Obama Ally Organizing For Action Has Major Leadership Change

Big Management Shakeup At Pro-Obama Organizing For Action

WASHINGTON -- Organizing for Action, the nonprofit advocacy group birthed for President Barack Obama’s two presidential campaigns, is getting a face-lift.

Jon Carson, the organization’s first and only executive director, will step down on Dec. 1 to be replaced by Sara El-Amine, the organization’s national grassroots organizing director. Abby Witt, OFA’s deputy national issues campaign director, is being promoted to managing director.

The change in leadership signals a refined focus for the group, moving more toward training advocates than advocating policy. But officials with OFA say they will continue to do both.

El-Amine will take over at a critical time. The group will be in the midst of a campaign to get people signed up for health insurance during the second enrollment period of Obamacare. December also promises to be a busy month during the lame duck session of Congress, as leaders try to finish business on everything from judicial appointments to transportation legislation.

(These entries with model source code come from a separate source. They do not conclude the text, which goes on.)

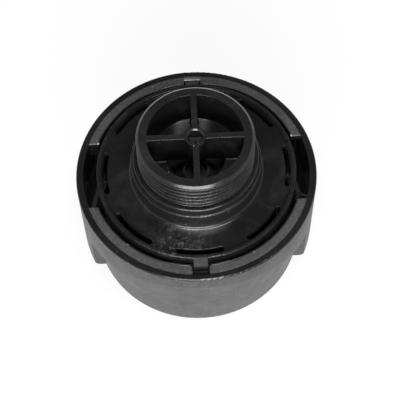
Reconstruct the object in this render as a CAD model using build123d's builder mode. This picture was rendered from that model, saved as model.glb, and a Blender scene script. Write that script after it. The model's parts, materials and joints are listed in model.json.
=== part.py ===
"""Hydraulic filler breather: bayonet cap, threaded neck, pleated filter and two-way valve.

Millimetres, +Z up. The breather stands on the flat top of its cap with the neck up, as it lies
on a bench. The origin is the centre of that resting face, and the neck's axis is +Z. X runs
through the two grips and the two bayonet gaps.
"""

import os
from math import asin, cos, degrees, pi, radians, sin, tan

from build123d import *

os.makedirs("parts", exist_ok=True)

# ---------------------------------------------------------------- cap
RIM_RADIUS = 44.0
RIM_HEIGHT = 46.5
RIM_EDGE_ROUND = 0.6
CAP_WALL = 2.4
CAP_TAPER = 5.0
CAP_TOP_ROUND = 3.0
CAP_TOP_THICKNESS = 2.6
BAND_DEPTH = 6.3
BAND_STEP = 0.4
BAND_ARCH_RADIUS = 77.0
GRIP_WIDTH = 37.0
GRIP_END_HEIGHT = 10.5
GRIP_END_ROUND = 2.0

# bayonet ledge round the cap's mouth
RIM_WIDTH = 2.5
LEDGE_WIDTH = 3.5
LEDGE_THICKNESS = 2.6
LEDGE_END_CHAMFER = 0.4
LEDGE_BEAD_RADIUS = 0.25
LEDGE_BEAD_INSET = 0.3
LEDGE_BEAD_SETBACK = 0.6
BAYONET_GAP_ANGLE = 39.6
NOTCH_WIDTH = 6.2
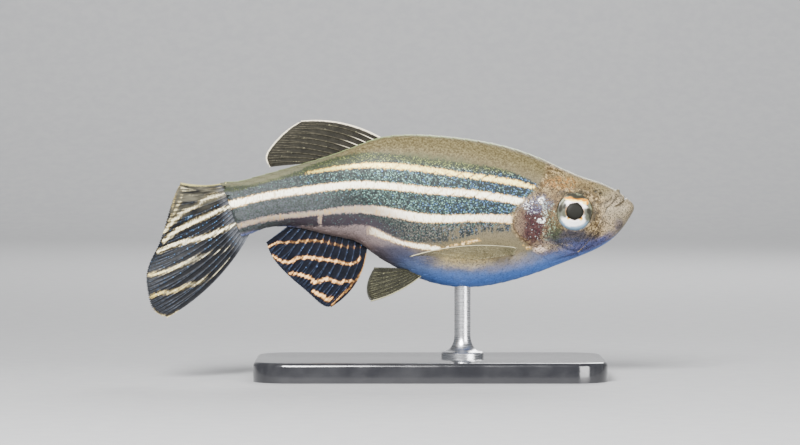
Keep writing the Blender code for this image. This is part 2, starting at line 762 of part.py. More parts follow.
def build_rod():
    """Make the stand's rod, turned with a round foot, from the base up to the belly."""
    sides = 20
    low = BASE_HEIGHT + GAP
    high = belly_line(from_snout(ROD_X)) - GAP
    profile = [
        (FOOT_RADIUS, low), (FOOT_RADIUS, low + FOOT_HEIGHT), (1.3 * ROD_RADIUS, low + 1.4 * FOOT_HEIGHT),
        (ROD_RADIUS, low + 2.4 * FOOT_HEIGHT), (ROD_RADIUS, high),
    ]
    centre_y = middle_y(ROD_X, high)
    points, faces = [], []
    for radius, z in profile:
        for i in range(sides):
            turn = 2 * math.pi * i / sides
            points.append((ROD_X + radius * math.cos(turn), centre_y + radius * math.sin(turn), z))
    for level in range(len(profile) - 1):
        for i in range(sides):
            j = (i + 1) % sides
            a, b = level * sides, (level + 1) * sides
            faces.append((a + i, a + j, b + j, b + i))
    faces.append(tuple(reversed(range(sides))))
    faces.append(tuple(range((len(profile) - 1) * sides, len(profile) * sides)))
    return add_object("stand_rod", points, faces, "stand_steel")


def main():
    """Build the fish and its stand."""
    clear_scene()
    build_head()
    build_jaw()
    build_trunk()
    build_tail()
    for name, side in (("right", -1), ("left", 1)):
        build_gill_cover(f"gill_cover_{name}", side)
        eye_cutter(f"eye_{name}", side, 0.0, "eye_silver")
        build_barbel(f"snout_barbel_{name}", SNOUT_BARBEL, side)
        build_barbel(f"mouth_barbel_{name}", MOUTH_BARBEL, side)
        build_pectoral_fin(f"pectoral_fin_{name}", side)
        build_pelvic_fin(f"pelvic_fin_{name}", side)
    build_dorsal_fin()
    build_anal_fin()
    build_tail_fin()
    build_base()
    build_rod()


main()
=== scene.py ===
"""Looks of a zebra danio model on its display stand: skin, scales, fins, eyes and stand.

Lengths in this script are millimetres unless a name says otherwise, and each mesh is
written in metres as it is made. +X runs to the snout, -Y is the fish's right flank and
+Z is up, as in the frame.
"""

import logging
import math
from collections.abc import Callable, Iterator
from dataclasses import dataclass
from enum import Enum
from functools import partial

import bmesh
import bpy
import numpy as np
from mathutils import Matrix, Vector


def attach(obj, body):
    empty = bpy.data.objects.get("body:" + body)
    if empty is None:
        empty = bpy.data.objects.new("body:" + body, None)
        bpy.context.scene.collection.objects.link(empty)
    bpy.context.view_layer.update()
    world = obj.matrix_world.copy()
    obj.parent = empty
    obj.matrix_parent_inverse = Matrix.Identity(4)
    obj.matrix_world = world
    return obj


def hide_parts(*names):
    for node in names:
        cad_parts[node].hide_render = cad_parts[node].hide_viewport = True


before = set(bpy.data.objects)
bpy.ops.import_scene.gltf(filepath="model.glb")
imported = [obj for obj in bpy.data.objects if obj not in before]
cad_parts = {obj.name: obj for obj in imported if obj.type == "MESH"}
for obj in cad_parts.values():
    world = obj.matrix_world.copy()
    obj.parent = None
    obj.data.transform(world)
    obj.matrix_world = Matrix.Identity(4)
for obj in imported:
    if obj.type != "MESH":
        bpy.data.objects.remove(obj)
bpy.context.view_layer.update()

MM = 0.001
ROOT = "root"
BAKE_MAP = "OFBake"
LOG = logging.getLogger("zebra_danio")

Pair = tuple[float, float]
Points = tuple[Pair, ...]
Colour = tuple[float, float, float]
Face = tuple[int, ...]
Numbers = np.ndarray
Places = tuple[Numbers, Numbers]


class Side(Enum):
    """The two flanks of the fish, with the sign of their Y."""

    RIGHT = -1
    LEFT = 1

    @property
    def word(self) -> str:
        """Return the side's name in lower case."""
        return self.name.lower()


class Slot(Enum):
    """The record's material slots."""

    BODY = "body_skin"
    FINS = "fins"
    EYES = "eyes"
    BASE = "stand_base"
    ROD = "stand_rod"


class Curve:
    """A natural cubic spline through (place, value) points."""

    def __init__(self, points: Points) -> None:
        """Solve the spline.

        Args:
            points: the places and values that it passes through.
        """
        ordered = sorted(points)
        self.places = np.array([point[0] for point in ordered])
        self.values = np.array([point[1] for point in ordered])
        self.steps = np.diff(self.places)
        count = len(self.places)
        system = np.eye(count)
        right = np.zeros(count)
        for i in range(1, count - 1):
            before, after = self.steps[i - 1], self.steps[i]
            system[i, i - 1:i + 2] = before, 2 * (before + after), after
            rise = (self.values[i + 1] - self.values[i]) / after
            right[i] = 6 * (rise - (self.values[i] - self.values[i - 1]) / before)
        self.bends = np.linalg.solve(system, right)

    def __call__(self, place: Numbers) -> Numbers:
        """Return the spline's value at each place.

        Args:
            place: one place or an array of them.

        Returns:
            The values, in the same shape.
        """
        i = np.clip(np.searchsorted(self.places, place) - 1, 0, len(self.places) - 2)
        step = self.steps[i]
        after = (place - self.places[i]) / step
        before = 1.0 - after
        curve = (before ** 3 - before) * self.bends[i] + (after ** 3 - after) * self.bends[i + 1]
        return before * self.values[i] + after * self.values[i + 1] + curve * step ** 2 / 6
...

But in an interview with The Huffington Post, both Carson and El-Amine said they feel confident the transition to a new masthead will go smoothly. Carson, who is heading off to work at a solar company, will serve as co-chair of OFA's board of directors, alongside Jim Messina, Obama’s second campaign manager and OFA’s first chairman.

“I’m going to stay actively involved,” said Carson. “And I’m just incredibly excited about the work for 2015 and also Sara El-Amine, who is the best grassroots organizer that I know.”

A 501(c)4 group with a vast reservoir of human resources, OFA has surprised political observers with how far under the radar it has chosen to operate. Known for being a grassroots organizing force that helped propel Obama to two presidential election victories, the organization has chosen to invest resources in policy fights and training volunteers.

That hasn’t always pleased national Democrats, some of whom have complained that the party’s proverbial Ferrari is being left parked in the garage; others have wondered whether the influence of OFA was really just the appeal of Obama.

Along the way, OFA has scored some policy victories and had some swings and misses. On gun control, the group, like the president and much of the Democratic Party, came up short on federal reform. But it also helped pass legislation in several states. One of those, Washington, is considering a ballot initiative this week to expand background checks.

Perhaps the group’s biggest success, however, came on an issue that seemed for a moment to be a crippling embarrassment. OFA played an instrumental role in driving registration for Obamacare up to 8 million (a number that has since dipped) after the new health care system’s website failures initially made that goal seem unattainable.

“Usually, when you do advocacy work, you have a political fight so that one day, policy will change and you’ll make peoples lives better,” said Carson. “This was backwards in that we were directly making people’s lives better. Our volunteers at enrollment fairs were getting people information that directly led to those people getting health care coverage, which then completely changed the conversation around the [Affordable Care Act].”

Carson and El-Amine cited the second health care enrollment period as just one of the critical issues OFA is gearing up to tackle. One of the others was climate change. The group will work in statehouses nationwide to help with the implementation of the president’s new set of standards for carbon dioxide emissions.

Organizationally, meanwhile, El-Amine is hoping to expand the ranks. OFA will launch a bilingual fellowship program to help keep pace with the changing nature of organizing. El-Amine said that almost 47 percent of those who applied to the group's summer fellowship program spoke a language other than English fluently. The OFA Fellowship Program also will feature new, specialized tracks for female and college-aged fellows. All told, the group hopes to train 10,000 organizers next year, she said, with an eye on sending 2,500 potential progressive advocates out into the world of politics.

"Next year, success will definitely be defined by how many new organizers and the quality of new organizers we are able to train and recruit, mentor, and help place," she said. "I think when, years from now, when people talk about the president’s legacy, it will be, yes, about the issues and the legislation that he passed. But it will also be about the fellow like Erica who started off not knowing she wanted to be in politics, joined as an intern with us, got a 12-week training program at no cost to herself and transitioned into a role as a staffer in the progressive movement."